-------- PROVIDED MATERIAL --------

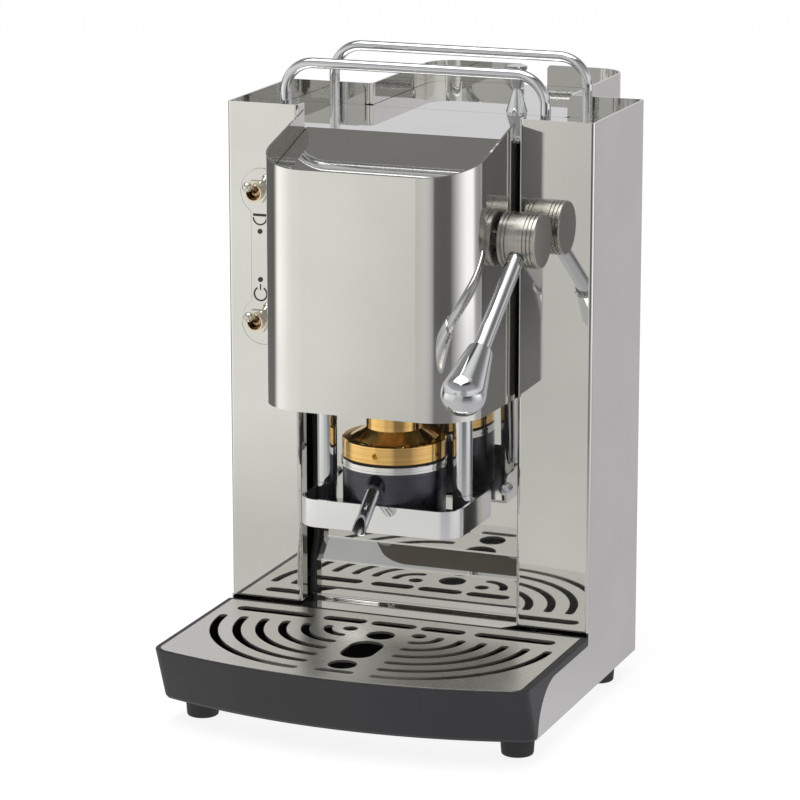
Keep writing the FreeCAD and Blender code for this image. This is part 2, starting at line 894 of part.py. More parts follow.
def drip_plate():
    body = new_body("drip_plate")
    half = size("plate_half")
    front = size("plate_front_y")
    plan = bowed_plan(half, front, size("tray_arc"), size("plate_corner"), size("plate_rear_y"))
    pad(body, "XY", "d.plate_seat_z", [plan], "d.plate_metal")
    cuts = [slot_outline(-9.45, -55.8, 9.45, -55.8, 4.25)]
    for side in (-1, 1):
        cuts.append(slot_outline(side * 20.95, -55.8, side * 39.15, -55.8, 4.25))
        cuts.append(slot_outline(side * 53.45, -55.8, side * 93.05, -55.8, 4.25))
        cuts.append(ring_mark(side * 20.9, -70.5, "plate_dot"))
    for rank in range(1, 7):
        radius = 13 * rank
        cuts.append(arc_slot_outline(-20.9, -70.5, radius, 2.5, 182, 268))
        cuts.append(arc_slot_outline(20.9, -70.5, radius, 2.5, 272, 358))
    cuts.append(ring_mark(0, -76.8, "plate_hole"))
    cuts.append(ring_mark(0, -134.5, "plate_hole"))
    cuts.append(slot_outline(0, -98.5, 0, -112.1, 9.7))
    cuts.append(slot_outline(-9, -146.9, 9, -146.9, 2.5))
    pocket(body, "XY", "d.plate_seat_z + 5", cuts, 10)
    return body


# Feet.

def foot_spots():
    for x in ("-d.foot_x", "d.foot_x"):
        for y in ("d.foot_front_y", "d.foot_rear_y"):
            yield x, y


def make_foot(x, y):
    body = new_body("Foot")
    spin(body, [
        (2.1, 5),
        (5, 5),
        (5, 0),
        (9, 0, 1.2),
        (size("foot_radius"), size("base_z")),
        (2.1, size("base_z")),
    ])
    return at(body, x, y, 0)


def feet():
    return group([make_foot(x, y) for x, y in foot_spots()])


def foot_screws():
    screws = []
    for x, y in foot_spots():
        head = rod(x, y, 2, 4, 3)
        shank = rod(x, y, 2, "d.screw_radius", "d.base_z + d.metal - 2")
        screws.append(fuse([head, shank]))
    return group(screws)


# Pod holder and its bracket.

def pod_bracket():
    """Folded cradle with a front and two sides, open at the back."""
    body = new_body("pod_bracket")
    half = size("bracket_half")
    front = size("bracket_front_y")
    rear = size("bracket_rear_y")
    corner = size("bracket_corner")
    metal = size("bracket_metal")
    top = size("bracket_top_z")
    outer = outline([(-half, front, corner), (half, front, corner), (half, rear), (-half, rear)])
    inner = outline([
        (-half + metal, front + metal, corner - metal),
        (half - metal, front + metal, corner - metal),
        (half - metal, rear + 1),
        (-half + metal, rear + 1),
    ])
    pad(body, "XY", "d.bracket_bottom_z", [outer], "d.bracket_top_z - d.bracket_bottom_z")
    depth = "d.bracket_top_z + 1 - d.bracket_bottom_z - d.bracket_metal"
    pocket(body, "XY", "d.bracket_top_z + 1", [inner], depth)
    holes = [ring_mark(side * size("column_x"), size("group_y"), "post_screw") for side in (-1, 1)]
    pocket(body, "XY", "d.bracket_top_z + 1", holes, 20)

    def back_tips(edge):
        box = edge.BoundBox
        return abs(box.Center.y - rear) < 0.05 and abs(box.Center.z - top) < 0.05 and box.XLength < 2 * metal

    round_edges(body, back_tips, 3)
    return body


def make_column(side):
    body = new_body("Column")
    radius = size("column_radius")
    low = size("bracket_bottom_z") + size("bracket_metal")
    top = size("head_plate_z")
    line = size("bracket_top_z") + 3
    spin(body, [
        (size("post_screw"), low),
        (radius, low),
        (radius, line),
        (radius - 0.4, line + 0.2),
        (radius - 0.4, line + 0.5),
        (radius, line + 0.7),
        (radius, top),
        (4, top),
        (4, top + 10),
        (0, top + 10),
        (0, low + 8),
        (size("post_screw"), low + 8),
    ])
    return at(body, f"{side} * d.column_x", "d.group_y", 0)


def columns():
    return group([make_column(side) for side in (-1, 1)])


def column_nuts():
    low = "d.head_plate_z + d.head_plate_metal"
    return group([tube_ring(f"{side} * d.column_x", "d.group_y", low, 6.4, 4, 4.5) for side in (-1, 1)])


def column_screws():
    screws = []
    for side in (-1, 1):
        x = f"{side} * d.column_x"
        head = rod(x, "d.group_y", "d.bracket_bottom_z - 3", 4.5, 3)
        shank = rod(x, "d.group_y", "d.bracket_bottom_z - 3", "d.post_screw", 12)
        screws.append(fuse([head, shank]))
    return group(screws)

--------

PROBLEM REQUIREMENTS =>
Can you reproduce all the material exactly?

FULL RESPONSE =>
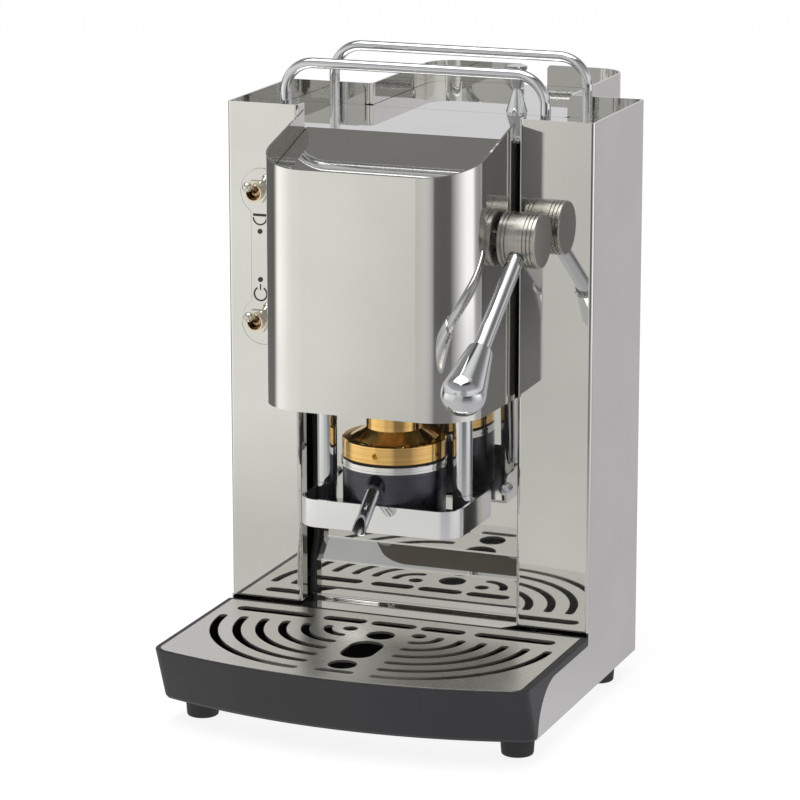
Keep writing the FreeCAD and Blender code for this image. This is part 2, starting at line 894 of part.py. More parts follow.
def drip_plate():
    body = new_body("drip_plate")
    half = size("plate_half")
    front = size("plate_front_y")
    plan = bowed_plan(half, front, size("tray_arc"), size("plate_corner"), size("plate_rear_y"))
    pad(body, "XY", "d.plate_seat_z", [plan], "d.plate_metal")
    cuts = [slot_outline(-9.45, -55.8, 9.45, -55.8, 4.25)]
    for side in (-1, 1):
        cuts.append(slot_outline(side * 20.95, -55.8, side * 39.15, -55.8, 4.25))
        cuts.append(slot_outline(side * 53.45, -55.8, side * 93.05, -55.8, 4.25))
        cuts.append(ring_mark(side * 20.9, -70.5, "plate_dot"))
    for rank in range(1, 7):
        radius = 13 * rank
        cuts.append(arc_slot_outline(-20.9, -70.5, radius, 2.5, 182, 268))
        cuts.append(arc_slot_outline(20.9, -70.5, radius, 2.5, 272, 358))
    cuts.append(ring_mark(0, -76.8, "plate_hole"))
    cuts.append(ring_mark(0, -134.5, "plate_hole"))
    cuts.append(slot_outline(0, -98.5, 0, -112.1, 9.7))
    cuts.append(slot_outline(-9, -146.9, 9, -146.9, 2.5))
    pocket(body, "XY", "d.plate_seat_z + 5", cuts, 10)
    return body


# Feet.

def foot_spots():
    for x in ("-d.foot_x", "d.foot_x"):
        for y in ("d.foot_front_y", "d.foot_rear_y"):
            yield x, y


def make_foot(x, y):
    body = new_body("Foot")
    spin(body, [
        (2.1, 5),
        (5, 5),
        (5, 0),
        (9, 0, 1.2),
        (size("foot_radius"), size("base_z")),
        (2.1, size("base_z")),
    ])
    return at(body, x, y, 0)


def feet():
    return group([make_foot(x, y) for x, y in foot_spots()])


def foot_screws():
    screws = []
    for x, y in foot_spots():
        head = rod(x, y, 2, 4, 3)
        shank = rod(x, y, 2, "d.screw_radius", "d.base_z + d.metal - 2")
        screws.append(fuse([head, shank]))
    return group(screws)


# Pod holder and its bracket.

def pod_bracket():
    """Folded cradle with a front and two sides, open at the back."""
    body = new_body("pod_bracket")
    half = size("bracket_half")
    front = size("bracket_front_y")
    rear = size("bracket_rear_y")
    corner = size("bracket_corner")
    metal = size("bracket_metal")
    top = size("bracket_top_z")
    outer = outline([(-half, front, corner), (half, front, corner), (half, rear), (-half, rear)])
    inner = outline([
        (-half + metal, front + metal, corner - metal),
        (half - metal, front + metal, corner - metal),
        (half - metal, rear + 1),
        (-half + metal, rear + 1),
    ])
    pad(body, "XY", "d.bracket_bottom_z", [outer], "d.bracket_top_z - d.bracket_bottom_z")
    depth = "d.bracket_top_z + 1 - d.bracket_bottom_z - d.bracket_metal"
    pocket(body, "XY", "d.bracket_top_z + 1", [inner], depth)
    holes = [ring_mark(side * size("column_x"), size("group_y"), "post_screw") for side in (-1, 1)]
    pocket(body, "XY", "d.bracket_top_z + 1", holes, 20)

    def back_tips(edge):
        box = edge.BoundBox
        return abs(box.Center.y - rear) < 0.05 and abs(box.Center.z - top) < 0.05 and box.XLength < 2 * metal

    round_edges(body, back_tips, 3)
    return body


def make_column(side):
    body = new_body("Column")
    radius = size("column_radius")
    low = size("bracket_bottom_z") + size("bracket_metal")
    top = size("head_plate_z")
    line = size("bracket_top_z") + 3
    spin(body, [
        (size("post_screw"), low),
        (radius, low),
        (radius, line),
        (radius - 0.4, line + 0.2),
        (radius - 0.4, line + 0.5),
        (radius, line + 0.7),
        (radius, top),
        (4, top),
        (4, top + 10),
        (0, top + 10),
        (0, low + 8),
        (size("post_screw"), low + 8),
    ])
    return at(body, f"{side} * d.column_x", "d.group_y", 0)


def columns():
    return group([make_column(side) for side in (-1, 1)])


def column_nuts():
    low = "d.head_plate_z + d.head_plate_metal"
    return group([tube_ring(f"{side} * d.column_x", "d.group_y", low, 6.4, 4, 4.5) for side in (-1, 1)])


def column_screws():
    screws = []
    for side in (-1, 1):
        x = f"{side} * d.column_x"
        head = rod(x, "d.group_y", "d.bracket_bottom_z - 3", 4.5, 3)
        shank = rod(x, "d.group_y", "d.bracket_bottom_z - 3", "d.post_screw", 12)
        screws.append(fuse([head, shank]))
    return group(screws)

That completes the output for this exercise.